The Battle of Belleau Wood was the opening battle of the War for him and he was awarded the Distinguished Service Cross and the Navy Cross for assisting in the delivery of ammunition, over a road swept by enemy artillery and machine gun fire, to Boureches.

He earned these decorations on 6 June 1918, when "he volunteered and assisted in taking a truckload of ammunition and material into Bouresches, France, over a road swept by artillery and machine gun fire, thereby relieving a critical situation." He was further awarded the 2d Division Citation, and his regiment was awarded the French Fourragère of the Croix de Guerre.

In addition to Belleau Wood, he participated in every battle that was fought by the Marines in France until 16 October 1918 including the Toulon Sector at Verdun, the Aisne-Marne Offensive (popularly known as the Battle of Soissons), the Marbache Sector near Pont-a-Mousoon, the St.
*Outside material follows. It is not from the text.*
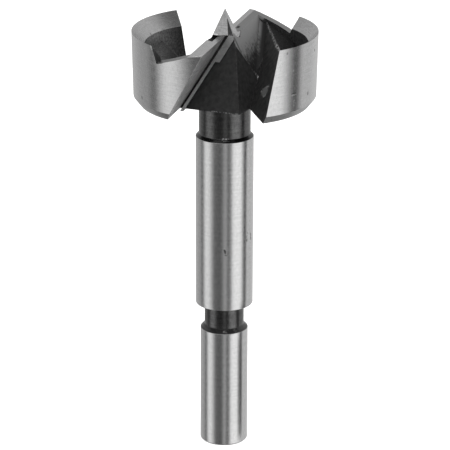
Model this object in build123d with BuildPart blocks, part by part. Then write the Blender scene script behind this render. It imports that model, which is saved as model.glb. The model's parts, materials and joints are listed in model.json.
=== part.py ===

Mihiel Offensive, the Battle of Blanc Mont Ridge, and the Meuse-Argonne Offensive Sector.


He retired on 20 November 1918 and after requesting to come back, was recalled from 26 July 1920 - 15 September 1920.

Medals and Awards

Medal of Honor
Distinguished Service Cross
Navy Cross


The United States Navy named a Gleaves-class destroyer USS Quick in his honor. The ship was completed and launched on 3 May 1942 and was sponsored by Quick's niece. The ship earned four battle stars for actions during World War II.

Death and Burial

Sergeant Major John Henry Quick died in St. Louis, MO, on 9 September 1922 at the age of 52. He is buried at Memorial Park Cemetery in Jennings, MO, in Section 3, Lot 343, Grave 7.